Doch was mich am meisten beeindruckt hat, waren die Schauspieler. Gillian Anderson, vielen noch als toughe Rechtsmedizinerin aus Akte X bekannt, zeigte eindrucksvoll dass sie in Windeseile von himmelhochjauchzend zu zu Tode betrübt wechseln kann, ohne das es übertrieben gekünstelt wirkt. Nun gut, beinahe ALLES an Blanche DuBois war übertrieben gekünstelt, aber ihr wisst schon, was ich meine. Es war spannend zu sehen, wie ihre überschwängliche Fassade langsam aber sicher zu bröckeln begann und eine tragisch verängstigte Frau darunter zum Vorschein kam, die nicht mehr zwischen Realität und ihrer Einbildung unterscheiden kann. Der Finale Nervenzusammenbruch und die Tatsache, dass sie noch während des Schlussapplauses Sturzbäche geweint hat, haben mich sprachlos gemacht.

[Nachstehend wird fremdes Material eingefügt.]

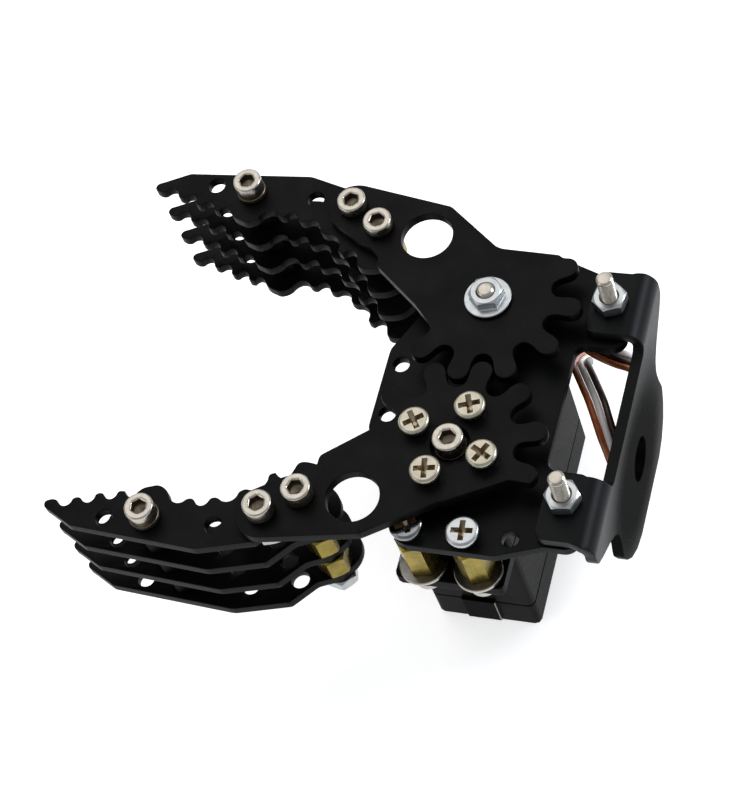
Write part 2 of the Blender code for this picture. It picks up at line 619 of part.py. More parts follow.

Vanessa Kirby als Stella Kowalski Foto: Johan Persson
Vanessa Kirby als Stella Kowalski
Foto: Johan Persson

Ihr zur Seite stand die ganze Zeit Vanessa Kirby als Stelle Kowalski.  Sie ist das Sinnbild einer hilfsbereiten Frohnatur, nimmt Blanche ohne zu zögern auf, obwohl sie weiß, dass ihre beengten Lebensverhältnisse wenig Platz für ihre divenhafte Schwester bieten. Im Laufe des Stückes nimmt sie Blanche immer wieder in Schutz, will nicht wahr haben, was offensichtlich ist.  Doch auch Stelle bleibt von der sich anbahnenden Katastrophe nicht verschont. Anfänglich frisch und lebensfroh entwickelt sie sich zu einer sexuell von ihrem Ehemann abhängigen und gebrochenen Frau. Sehr intensiv und beeindruckend ist der stetige Wechsel zwischen angezogen und abgestoßen sein von ihrem Leben und ihrem Mann. Sie eint, lacht, lebt und liebt nur für ihn und erkennt nicht, dass er schon lange nicht mehr der Mann ist, in den sie sich vermutlich einst verliebt hat.

Ben Foster als Stanley Kowalski Foto: Johan Persson
Ben Foster als Stanley Kowalski
Foto: Johan Persson

Letzterer wird eindrucksvoll von Ben Foster verkörpert. Der Amerikaner, der bereits in zahlreichen Hollywoodproduktionen mitgewirkt hat, hat eine beinahe greifbare Bühnenpräsenz. Seine Rolle ist cholerisch und keinesfalls zimperlich, auch wenn er Stella auf seine ganz eigene Art tatsächlich zu lieben scheint. Dennoch trägt er maßgeblich zur Verschlechterung des Zustandes von Blanche bei. Ben Foster beherrscht hierbei eine beeindruckende Vielfalt an Mimik und Gestik, die er wohl dosiert einsetzt und damit große Wirkung erzielt.

Wie immer hat es sich für mich mehr als gelohnt, eine NT Live Übertragung anzusehen. Auch wenn das Stück mit einer Laufzeit von 3h 45Min. wirklich eine Geduldsprobe war, kam keine Langeweile auf. Vielmehr war und bin ich noch immer ganz gefesselt.